We had a loss of $2,190,000 or $0.07 per share for the nine months ended September 30, 2010 compared to a loss of $2,436,000 or $0.08 per share for the nine months ended September 30, 2009. The primary reasons for the decrease in the loss in the nine months ended September 30, 2010 from the loss in the same period of 2009 was an decrease in exploration expense to $2,312,000 during the nine months ended September 30, 2010 compared to exploration expense of $2,596,000 in the same period of 2009, a gain on deconsolidation of our PBM subsidiary and an increase in our income tax benefit to $634,000 in the nine months ended September 30, 2010 compared to an income tax benefit of $7,000 in the same period of 2009. These items were offset by an increase in general and administrative expense, and a decrease in the gain on sale of marketable equity securities to $553,000 during the first nine months of 2010 compared to $1,409,000 in the same period of 2009. Each of these items is discussed in more detail below.

Excluding the stock option compensation expense of $851,000 during the nine months ended September 30, 2010 and the stock option compensation benefit of $335,000 during the nine months ended September 30, 2009, discussed below, other general and administrative costs were $1,301,000 during the first nine months of 2010 compared to $1,787,000 in the same period of 2009. Salary and benefits expense decreased to $736,000 in the first nine months of 2010 compared to $915,000 in the first nine months of 2009, primarily due to the transfer of certain South American administrative duties to exploration. Legal and accounting costs decreased to $179,000 in the first nine months of 2010 compared to $493,000 in the first nine months of 2009, primarily related to the activities related to the attempted merger with Metallic Ventures in 2009 and to an increase in legal and accounting costs during 2009 in connection with a review and restatement of our financial statements during 2009 and there were no similar activities during 2010. We also reduced certain office and supply costs to $55,000 during the first nine months of 2010 compared $87,000 in the same period of 2009 as part of our ongoing effort to reduce administrative costs during 2010 discussed above. These reductions were partially offset by increases in exchange rates and increased travel during the first nine months of 2010 compared to 2009.

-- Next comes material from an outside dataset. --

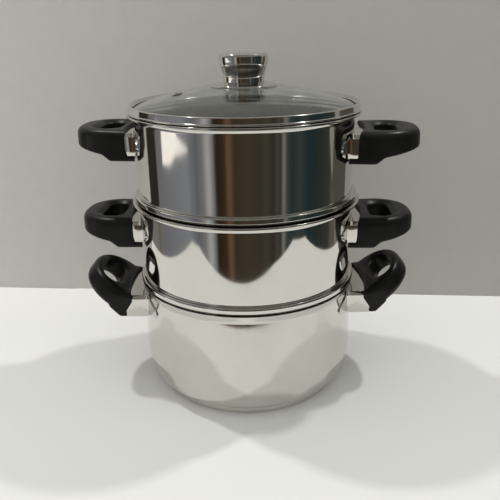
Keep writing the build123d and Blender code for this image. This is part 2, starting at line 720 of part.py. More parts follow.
def knob_insert():
    """Brass nut moulded into the plug."""
    nut = disc(INSERT_RADIUS, KNOB_FOOT, KNOB_FOOT + INSERT_LENGTH)
    return nut - disc(KNOB_SCREW_RADIUS + FIT_GAP, KNOB_FOOT, KNOB_FOOT + INSERT_LENGTH)


def under_glass():
    """Height of the middle of the glass's lower face."""
    return glass_height(WASHER_RADIUS) - GLASS_THICKNESS


def knob_washer():
    """Steel washer under the glass."""
    low = under_glass() - FIT_GAP - WASHER_HEIGHT
    return disc(WASHER_RADIUS, low, low + WASHER_HEIGHT) - disc(GLASS_BORE_RADIUS, low, GLASS_TOP)


def knob_screw():
    """Screw from under the glass into the knob's insert."""
    seat = under_glass() - FIT_GAP - WASHER_HEIGHT - FIT_GAP
    tip = KNOB_FOOT + KNOB_SCREW_BITE
    head = disc(KNOB_SCREW_HEAD_RADIUS, seat - KNOB_SCREW_HEAD_HEIGHT, seat)
    head = fillet(head.edges().sort_by(Axis.Z)[0], SCREW_HEAD_ROUND)
    bar = Rectangle(2 * KNOB_SCREW_RADIUS, SCREW_SLOT_WIDTH)
    cross = bar + Rot(0, 0, 90) * bar
    slot = Pos(0, 0, seat - KNOB_SCREW_HEAD_HEIGHT) * extrude(cross, SCREW_SLOT_DEPTH)
    return head + disc(KNOB_SCREW_RADIUS, seat, tip) - slot


def knob_gasket():
    """Soft ring that keeps the flange off the glass."""
    top = KNOB_FOOT - FIT_GAP - FLANGE_SHEET - FIT_GAP
    ring = disc(KNOB_FOOT_RADIUS - FLANGE_SHEET, GLASS_EDGE, top)
    lens = dome_line(KNOB_FOOT_RADIUS, -FIT_GAP)
    dome = turned(lens + Polyline(lens @ 1, (KNOB_FOOT_RADIUS, GLASS_EDGE), (0, GLASS_EDGE), lens @ 0))
    return ring - dome - disc(GLASS_BORE_RADIUS, GLASS_EDGE, GLASS_TOP + CUT_OVERRUN)


# Assembly

def save(name, shape):
    """Write one named piece."""
    export_step(shape, f"parts/{name}.step")
    print(name, "written")


def save_handles(vessel, handles):
    """Write both handles of a vessel with their ferrules, brackets and screws."""
    screws = []
    pieces = {
        "handle": handles.handle(),
        "ferrule": handles.ferrule(),
        "bracket": handles.bracket(),
    }
    for side, half_turn in (("right", 0), ("left", 180)):
        place = Rot(0, 0, handles.turn + half_turn)
        for name, piece in pieces.items():
            save(f"{vessel}_{name}_{side}", place * piece)
        screws.append(place * handles.screw())
    save(f"{vessel}_handle_screws", Compound(screws))


save("pot_body", pot_body())
save("base_cap", base_cap())
save("base_core", base_core())
save("middle_basket", Rot(0, 0, MIDDLE_TURN) * basket(MIDDLE_SEAT, MIDDLE_RIM))
save("top_basket", Rot(0, 0, TOP_TURN) * basket(TOP_SEAT, TOP_RIM))
save_handles("pot", PotHandles())
save_handles("middle", BasketHandles(MIDDLE_RIM, MIDDLE_TURN))
save_handles("top", BasketHandles(TOP_RIM, TOP_TURN))
save("lid_glass", lid_glass())
save("lid_band", lid_band())
save("vent_grommet", vent_grommet())
save("knob_flange", knob_flange())
save("knob_cap", knob_cap())
save("knob_core", knob_core())
save("knob_insert", knob_insert())
save("knob_washer", knob_washer())
save("knob_screw", knob_screw())
save("knob_gasket", knob_gasket())
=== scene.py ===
# %% [markdown]
# # A three-tier steel steamer pot
#
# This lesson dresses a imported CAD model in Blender. The object is a stack: a bellied steel
# pot, two pierced steel baskets and a domed glass lid with a steel knob. Six black handles
# stand on steel ferrules.
#
# The CAD model already fixes every size and place, so the first step loads it. Each new
# piece below is made at the same place as the CAD node that it stands for.

# %% Load the frame
import json
import math

import bpy
from mathutils import Matrix, Vector

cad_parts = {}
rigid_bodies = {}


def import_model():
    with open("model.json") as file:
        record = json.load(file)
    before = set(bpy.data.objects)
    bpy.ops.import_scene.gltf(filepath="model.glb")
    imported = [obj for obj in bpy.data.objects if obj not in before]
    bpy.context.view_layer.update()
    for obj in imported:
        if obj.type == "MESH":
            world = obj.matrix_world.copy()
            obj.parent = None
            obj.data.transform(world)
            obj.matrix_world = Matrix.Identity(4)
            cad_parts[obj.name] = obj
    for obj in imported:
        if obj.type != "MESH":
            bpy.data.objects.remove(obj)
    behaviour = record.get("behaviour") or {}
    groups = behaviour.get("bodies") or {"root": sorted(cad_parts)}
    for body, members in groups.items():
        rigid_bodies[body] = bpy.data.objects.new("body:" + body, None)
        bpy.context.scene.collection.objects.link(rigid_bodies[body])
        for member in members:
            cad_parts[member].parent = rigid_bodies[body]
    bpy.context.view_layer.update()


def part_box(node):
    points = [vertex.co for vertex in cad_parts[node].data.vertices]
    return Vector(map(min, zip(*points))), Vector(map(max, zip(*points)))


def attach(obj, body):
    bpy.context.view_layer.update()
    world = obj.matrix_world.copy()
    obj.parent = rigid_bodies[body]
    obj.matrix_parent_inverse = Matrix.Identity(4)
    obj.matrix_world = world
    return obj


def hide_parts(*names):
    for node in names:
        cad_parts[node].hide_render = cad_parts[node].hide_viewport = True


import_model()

MM = 0.001

# %% [markdown]
# ## The camera
#
# The camera's place was worked out from the rims of the pot, which the photograph shows as
# ellipses: how flat each ellipse is gives the height of the camera, and how fast they shrink
# gives its distance. A matrix holds its turn, because the camera leans a little to one side
# as well as down, and three plain turns in a row say that best.

# %% Camera
CAMERA_PLACE = Vector((0.0, -565.5, 342.1)) * MM
CAMERA_DOWN = math.radians(20.731)
CAMERA_TURN = math.radians(-0.309)
CAMERA_ROLL = math.radians(-0.942)
LENS = 43.8
SENSOR_WIDTH = 36.0

camera = bpy.data.objects.new("camera", bpy.data.cameras.new("camera"))
bpy.context.scene.collection.objects.link(camera)
camera.data.lens = LENS
camera.data.sensor_width = SENSOR_WIDTH
camera.matrix_world = (
    Matrix.Translation(CAMERA_PLACE)
    @ Matrix.Rotation(CAMERA_TURN, 4, "Z")
    @ Matrix.Rotation(math.pi / 2 - CAMERA_DOWN, 4, "X")
    @ Matrix.Rotation(CAMERA_ROLL, 4, "Z")
)
bpy.context.scene.camera = camera
bpy.context.scene.view_settings.view_transform = "Standard"
print("camera stands", round(CAMERA_PLACE.length, 3), "m from the foot of the pot")

# %% [markdown]
# ## Shader maths as plain expressions
#
# Blender's materials are graphs of nodes. Linking Math nodes one by one hides the idea, so a
# small class wraps a socket and gives it the usual operators. `1 - mask` then adds a Subtract
# node. Every other node comes from one method, which takes the node's type, its settings and
# what its sockets hold.

# %% Helpers for materials
class Wire:
    """An output of a node that can stand in an expression."""

    def __init__(self, finish, socket):
        self.finish = finish
        self.socket = socket

    def math(self, operation, first, second):
        return self.finish.node("ShaderNodeMath", {"operation": operation}, {0: first, 1: second})

    def __add__(self, other):
        return self.math("ADD", self, other)

    def __radd__(self, other):
        return self.math("ADD", other, self)

    def __sub__(self, other):
        return self.math("SUBTRACT", self, other)

    def __rsub__(self, other):
        return self.math("SUBTRACT", other, self)

    def __mul__(self, other):
        return self.math("MULTIPLY", self, other)

    def __rmul__(self, other):
        return self.math("MULTIPLY", other, self)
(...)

We recorded deferred tax benefit of $634,000 during the first nine months of 2010 compared to a deferred tax benefit of $7,000 during the same period of 2009 related to the expected benefit of the currently generated net operating losses on United States activities. The increase in the deferred tax benefit in 2010 compared to 2009 primarily related to (i) an decrease in taxable proceeds from the sale of marketable equity securities to $730,000 in the first nine months of 2010 compared to proceeds of $1,852,000 during the same period of 2009 and (ii) an increase in the tax deductible general and administrative costs included in our total general and administrative costs of $2,152,000 during the first nine months of 2010 compared to our total general and administrative costs of $1,452,000 in the same period of 2009. The tax effects of these items were partially mitigated by the tax effects of the decrease to a $52,000 loss on derivative instrument during the nine months ended September 30, 2010 compared to the $299,000 gain on derivative instruments during the same period of 2009. Changes in our exploration activities do not have a significant effect on our recorded deferred tax benefit, as these costs are incurred in jurisdictions outside of the United States and we provide a full valuation allowance against any net operating losses generated.

Net cash used in operations during the nine months ended September 30, 2010 decreased to $3,792,000 compared to $3,945,000 for the nine months ended September 30, 2009 primarily as a result of reduced exploration activity and a reduction in general and administrative costs. We also had a net increase in prepaid expenses and other current assets of $3,000 during the nine months ended September 30, 2010, compared to a decrease of $105,000 during the nine months ended September 30, 2009. We also had a decrease (payment of) in net accounts payable and other current liabilities of $469,000 in the nine months ended September 30, 2010 compared to an increase in accounts payable and other current liabilities of $237,000 in the nine months ended September 30, 2009.

A significant part of our business involves the review of potential property acquisitions and continuing review and analysis of properties in which we have an interest, to determine the exploration and development potential of the properties. In analyzing expected levels of expenditures for work commitments and property payments, our obligations to make such payments fluctuate greatly depending on whether, among other things, we make a decision to sell a property interest, convey a property interest to a joint venture, or allow our interest in a property to lapse by not making the work commitment or payment required. In acquiring our interests in mining claims and leases, we have entered into agreements, which generally may be canceled at our option. We are required to make minimum rental and option payments in order to maintain our interest in certain claims and leases. In 2010 we have expended approximately $240,000 in land holding costs during the first three quarters and expect expenditures to total about $600,000 for the entire year. Of the expected $600,000 annual 2010 amount, approximately $195,000 will be reimbursed to Solitario by our joint venture partners, and $300,000 will be paid related to our recently approved Ely LOI. Excluded from these amounts are land payments paid on our Bongara and Chambara Joint Ventures operated by Votorantim Metais. In addition, we may be required to make further payments in the future if we elect to exercise our options under our property agreements or if we enter into new agreements. We expect our consolidated land and mineral right payment commitments will increase substantially as a result of the approval of the Ely LOI, including a $300,000 advance royalty payment due in November 2010.